During its E3 2016 media briefing, Microsoft announced the Xbox One S, which offers high dynamic range support for video and gaming, among other added features. Two of the games Microsoft said benefit from that technology are Gears of War 4 and Scalebound.

The Xbox One S.

Add Forza Horizon 3 to the list.

During a presentation at E3 today attended by Eurogamer, Forza Horizon 3 creative director Ralph Fulton confirmed that the game does support high dynamic range, although it's not showing this off at the show, and it's the skies that benefit from it most.

Forza Horizon 3, set in Australia, incorporates footage of skies developer Playground Games captured last summer while out at the country, using a custom built HDR 12K camera rig.

Playground took these sky captures and added them to the game to recreate the dramatic evolving skies you'd expect from real-life Australia.

In a game demo, we saw a full day elapse: huge banks of clouds roll across the sky, morphing and evolving, doing what clouds do in real life.

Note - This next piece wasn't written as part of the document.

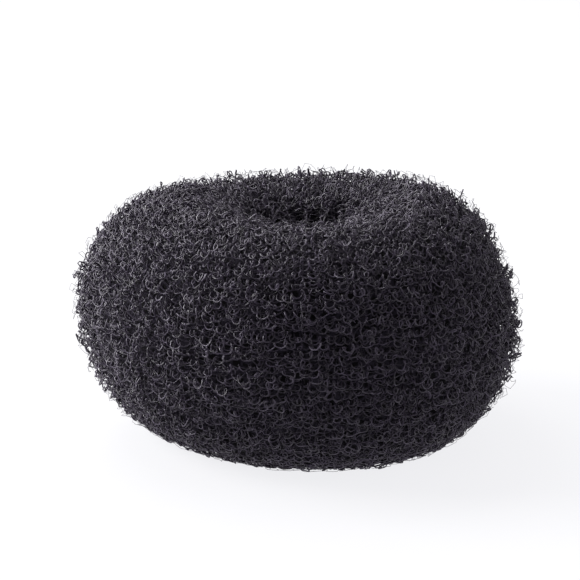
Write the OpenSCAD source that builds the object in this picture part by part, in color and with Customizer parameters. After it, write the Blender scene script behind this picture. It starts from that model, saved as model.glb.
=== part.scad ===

Serious clouds blend into huge weather fronts that roll in, bringing with them rainfall, before clearing up into a beautiful evening and a lovely sunset. As you drive around the world the sky evolves, giving you new scenes to gawp at.

On Xbox One S, these skies can look better. "It's skies HDR brings to life in our game," Fulton said.

"It touches everything, but when you look at those skies, when you look at the clouds and suddenly there is so much more range in the whites and the off-whites and the definition there, it is quite astonishing."

The Xbox One S' HDR support adds a higher contrast ratio between lights and darks, the idea being the tech brings out the "true visual depth" of your games. Of course, you'll need a telly with HDR to see the difference in the first place.